Given all this vinous progress in the region, it was with great disappointment and frustration that when I recently looked at the entry form for the 2020 Riverland Wine Show (which seems to be stuck in the 1980s), out of the 36 different classes for entries, seven are for fortified wines plus another two for Brandy (who other than Angoves and 919 Wines makes good fortified wines there these days) and yet only one class for all the exciting emerging red varieties being grown in the Riverland. Oh, other than Durif, which does have its own class – obviously somebody with “clout” on the committee grows Durif.  So that 25% of the Show’s classes are focused on wines that hardly anybody drinks these days and yet only 5% of classes are focused on the exciting, upcoming future of wine drinking in Australia. Hey, they even have a class each for Dry White Bulk Wine and Dry Red Bulk Wine.

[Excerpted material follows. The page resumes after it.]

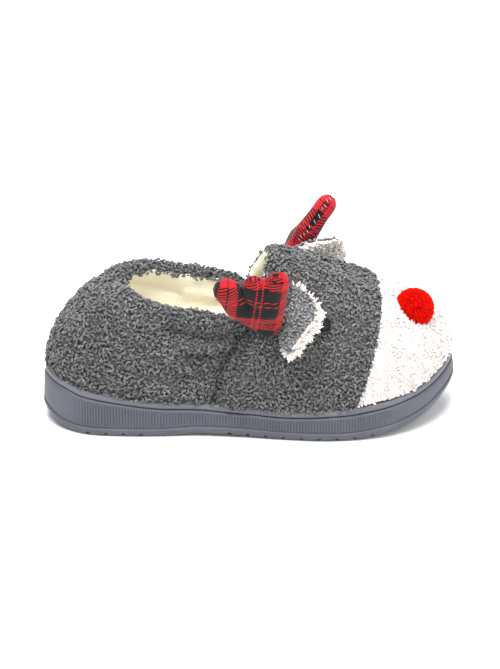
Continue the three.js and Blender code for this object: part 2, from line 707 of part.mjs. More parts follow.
// Where each trim is sewn, as shares of the length, ball width and instep height.
const spot = (along, across, up) => [
  along * LENGTH - HEEL_BACK,
  across * BALL_WIDTH,
  up * INSTEP_HEIGHT,
];
const PLACES = {
  ear_outer: { at: spot(0.579, -0.2, 0.83), points: [0.19, -0.72, -0.67], faces: [0.65, 0.4, -0.59] },
  ear_inner: { at: spot(0.61, 0.141, 0.855), points: [0.8, 0.55, -0.22], faces: [0.54, -0.84, 0.05] },
  antler_outer: { at: spot(0.54, -0.38, 0.65), points: [-0.12, -0.5, 0.86], faces: [0, -0.87, -0.5] },
  antler_inner: { at: spot(0.58, 0.34, 0.74), points: [0.6, 0.55, 0.6], faces: [0.84, -0.19, -0.41] },
  pompom: { at: spot(0.89, -0.1, 0.65), points: [1, 0, 0], faces: [0, 0, 1] },
  eye_outer: { at: spot(0.665, -0.39, 0.675), points: [1, 0, 0], faces: [0, 0, 1] },
  eye_inner: { at: spot(0.73, 0.39, 0.66), points: [1, 0, 0], faces: [0, 0, 1] },
};

// Assembly

const slipper = new THREE.Group();

function piece(name, solid, color, roughness) {
  const material = new THREE.MeshStandardMaterial({ color, roughness, metalness: 0 });
  const mesh = new THREE.Mesh(geometryFrom(solid), material);
  mesh.name = name;
  slipper.add(mesh);
}

const body = filledSolid(1).add(shellSolid(-GAP, WALL, { drop: 1, rim: RIM_THICK }));
const sewn = (solid, name) => place(solid, PLACES[name]).subtract(body);
// The largest body of a solid, without the slivers beyond a cut.
const largest = (solid) => solid.decompose().reduce((a, b) => (b.volume() > a.volume() ? b : a));

piece("sole", soleSolid(), 0x6d707c, 0.55);
piece("rand", randSolid(), 0x83848f, 0.5);
piece("insole", insoleSolid(), 0xf1e8d2, 0.9);
piece("upper", upperSolid(), 0x6f6f70, 0.95);
piece("toe_cap", toeCapSolid(), 0xf4f1ee, 0.95);
for (const side of ["outer", "inner"]) {
  const clear = place(antlerSolid(GAP), PLACES[`antler_${side}`]);
  const ear = (...layer) => largest(sewn(earSolid(...layer), `ear_${side}`).subtract(clear));
  piece(`ear_${side}_back`, ear(-EAR_LAYER, -GAP / 2), 0x6f6f70, 0.95);
  piece(`ear_${side}_front`, ear(GAP / 2, EAR_LAYER, EAR_FRINGE), 0xf4f1ee, 0.95);
  piece(`antler_${side}`, sewn(antlerSolid(), `antler_${side}`), 0xb8282c, 0.85);
  const earRoom = earSolid(-EAR_LAYER - GAP, EAR_LAYER + GAP, EAR_FRINGE + GAP);
  const eye = sewn(eyeSolid(), `eye_${side}`).subtract(place(earRoom, PLACES[`ear_${side}`]));
  piece(`eye_${side}`, largest(eye), 0x101012, 0.25);
}
piece("pompom", sewn(pompomSolid(), "pompom"), 0xe0231c, 0.9);

export default slipper;
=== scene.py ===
"""Looks of a closed-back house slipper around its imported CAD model.

A ribbed rubber sole and its lip, a curly grey fleece upper with a cream plush lining,
a white boucle toe panel, fleece ears, stuffed tartan antlers, glossy eyes and a yarn pompom.
Metres, in the frame of the CAD: +X to the toe, +Y to the inner side of the foot, +Z up.
"""

import json
import math

import bmesh
import bpy
import numpy as np
from bpy.props import FloatProperty, FloatVectorProperty, IntProperty, PointerProperty
from mathutils import Matrix, Vector, kdtree
from mathutils.noise import noise as noise_at

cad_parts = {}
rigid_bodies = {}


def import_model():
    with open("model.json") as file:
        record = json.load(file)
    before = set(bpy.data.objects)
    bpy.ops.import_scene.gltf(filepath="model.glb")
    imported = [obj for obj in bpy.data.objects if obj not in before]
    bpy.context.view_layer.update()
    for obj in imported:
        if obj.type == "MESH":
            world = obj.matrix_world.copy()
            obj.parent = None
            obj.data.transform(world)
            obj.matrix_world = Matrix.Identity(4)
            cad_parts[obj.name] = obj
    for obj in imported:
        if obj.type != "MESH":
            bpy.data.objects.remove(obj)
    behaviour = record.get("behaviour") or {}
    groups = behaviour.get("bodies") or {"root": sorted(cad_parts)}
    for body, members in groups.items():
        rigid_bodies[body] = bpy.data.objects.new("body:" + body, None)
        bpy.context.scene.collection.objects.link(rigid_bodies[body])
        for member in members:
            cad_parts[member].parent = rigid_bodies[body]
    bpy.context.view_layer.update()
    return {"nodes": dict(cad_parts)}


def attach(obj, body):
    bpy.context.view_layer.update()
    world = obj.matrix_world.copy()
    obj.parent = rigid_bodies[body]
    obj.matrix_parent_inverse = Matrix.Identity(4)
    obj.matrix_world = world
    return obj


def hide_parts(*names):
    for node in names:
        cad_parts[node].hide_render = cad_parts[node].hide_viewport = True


bl_info = {
    "name": "Fleece house slipper",
    "version": (1, 0, 0),
    "blender": (4, 5, 0),
    "location": "3D View > Sidebar > Slipper",
    "description": "Dresses the slipper's solids in rubber, fleece, plush, tartan and yarn",
    "category": "Object",
}

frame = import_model()
MM = 0.001

# The last and the sole, with the names and values that the solids were made from, in millimetres
LENGTH = 270
BALL_WIDTH = 102
HEEL_BACK = 46
HEEL_HEIGHT = 25.5
TOE_SPRING = 19
INSTEP_HEIGHT = 116
BASE_BAND = 5.4
GROOVE_DEPTH = 1.1
GROOVE_WIDTH = 1.6
WALL_LEAN = 1.6
TREAD_BEVEL = 4
TREAD_CUT = 2.2
TREAD_CUT_DEPTH = 2.4
TREAD_PITCH = 11.4
FOREFOOT_CUTS = 10
HEEL_CUTS = 4
GAP = 0.3
RAND_HEIGHT = 4.4
RAND_THICK = 2.4
RAND_INSET = 1.9
TOE_TIP_SIDE = 0.11
EYE_RADIUS = 5
OUTER = -1
INNER = 1

OUTLINE = (
    {"along": 0.03, "outer": 0.205, "inner": 0.205},
    {"along": 0.105, "outer": 0.33, "inner": 0.33},
    {"along": 0.21, "outer": 0.372, "inner": 0.366},
    {"along": 0.38, "outer": 0.388, "inner": 0.338},
    {"along": 0.53, "outer": 0.445, "inner": 0.405},
    {"along": 0.68, "outer": 0.497, "inner": 0.503},
    {"along": 0.82, "outer": 0.456, "inner": 0.51},
    {"along": 0.92, "outer": 0.305, "inner": 0.44},
    {"along": 0.98, "outer": 0.085, "inner": 0.3},
)
SIDE_VIEW = (
    {"along": 0, "lift": 0.42, "side": 0.99},
    {"along": 0.045, "lift": 0.12, "side": 1.09},
    {"along": 0.095, "lift": 0, "side": 1.02},
    {"along": 0.27, "lift": 0, "side": 0.76},
    {"along": 0.38, "lift": 0.08, "side": 0.66},
    {"along": 0.48, "lift": 0.07, "side": 0.6},
    {"along": 0.57, "lift": 0, "side": 0.6},
    {"along": 0.7, "lift": 0, "side": 0.67},
    {"along": 0.8, "lift": 0.12, "side": 0.7},
    {"along": 0.9, "lift": 0.42, "side": 0.66},
    {"along": 0.955, "lift": 0.74, "side": 0.6},
    {"along": 1, "lift": 1, "side": 0.57},
)

# Where the trims are sewn: the origin, the way the trim points and the way its face looks
SEWN = {
    "ear_outer": ((0.579, -0.2, 0.83), (0.19, -0.72, -0.67), (0.65, 0.4, -0.59)),
    "ear_inner": ((0.61, 0.141, 0.855), (0.8, 0.55, -0.22), (0.54, -0.84, 0.05)),
    "antler_outer": ((0.54, -0.38, 0.65), (-0.12, -0.5, 0.86), (0, -0.87, -0.5)),
    "antler_inner": ((0.58, 0.34, 0.74), (0.6, 0.55, 0.6), (0.84, -0.19, -0.41)),
    "pompom": ((0.89, -0.1, 0.65), (1, 0, 0), (0, 0, 1)),
    "eye_outer": ((0.665, -0.39, 0.675), (1, 0, 0), (0, 0, 1)),
    "eye_inner": ((0.73, 0.39, 0.66), (1, 0, 0), (0, 0, 1)),
}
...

Why?

So to the Riverland Wine Show Committee, I say: Please, please think about making your show a bit more relevant to today’s wine world by altering/re-configuring your classes to be more in tune with the current wine consumers. This could only help in the promotion and visibility of this fabulous but almost unseen wine region. Please consider.

I wish you a great week. Enjoy lovely wines and stay safe. Cheers!

This Week's Wine Review:

As I was talking about the Riverland in my blog, rather than reviewing one wine, I decided to mention a few really outstanding Riverland emerging variety wines that I have tried in recent times. These are rare but well worth checking out:

CIRAMI ESTATE 2017 MACABEO (VIURA): An exciting white Spanish variety that has interesting floral aromas with a hint of sweet apple pie and a mouthful of smooth, rich flavours counterbalanced by crisp acidity and a drying, refreshing finish.

CIRAMI 2019 ARINTO: A delicious emerging Portuguese white wine that is oh, so drinkable with zesty citrus flavours and an ubber refreshing finish. A brilliant summer wine. (This variety is also grown in the Barossa Valley.)

Winery Link: www.ciramiestate.com.au

BASSHAM 2019 VERDEJO: This is a white Spanish variety (not to be confused with Verdelho) that makes exciting, crisp, zingy, dry wines. This example is an absolute ripper with a great bouquet and masses of crisp, almost crunchy flavours making it the perfect companion for seafood. Bloody gorgeous!

BASSHAM 2018 ORGANIC LAGREIN: An exciting native Italian red variety that is just starting to make its presence in Australia felt. Deep, dark inky colour, aromas of bitter plums and red berries on the bouquet. Rich, unctuous palate which is lip-smackingly delicious – Utterly divine!

Winery Link: www.basshamwines.com

MATRIARCH & ROGUE 2019 ‘ROGUES OF THE RESISTANCE’ PRIETO PICUDO: An exciting emerging Spanish red variety that has just arrived in Australia and has stacks of colour, rich concentrated flavours and heaps of appeal.

Winery Link: www.matriachandrogue.com.au

919 WINES 2017 TOURIGA NACIONAL: This variety is considered by many to be the finest of the Portuguese native red varieties which are mainly used in the production of Port wine. This example is awesome, deeply coloured, with vivid rich aromas and smashing flavours of cherries, red currants and some herbal characters - It is truly divine!

919 WINES 2018 PETIT MANSENG: A native French white variety that produces elegant, tasty, sophisticated wines. This one is really classy with divine pear and apple aromas, a gracefully smooth, slick palate with refined citrus flavours and a great textural mouthfeel. Truly Superb!

Winery Link: www.919wines.com.au

There are many more outstanding emerging variety wines being made in the Riverland these days and they really deserve more diverse classes in the Riverland Wine Show, rather than being lumped all together.

I hope you have a good week, enjoy tasting emerging variety wines and please stay safe in these challenging times. Cheers!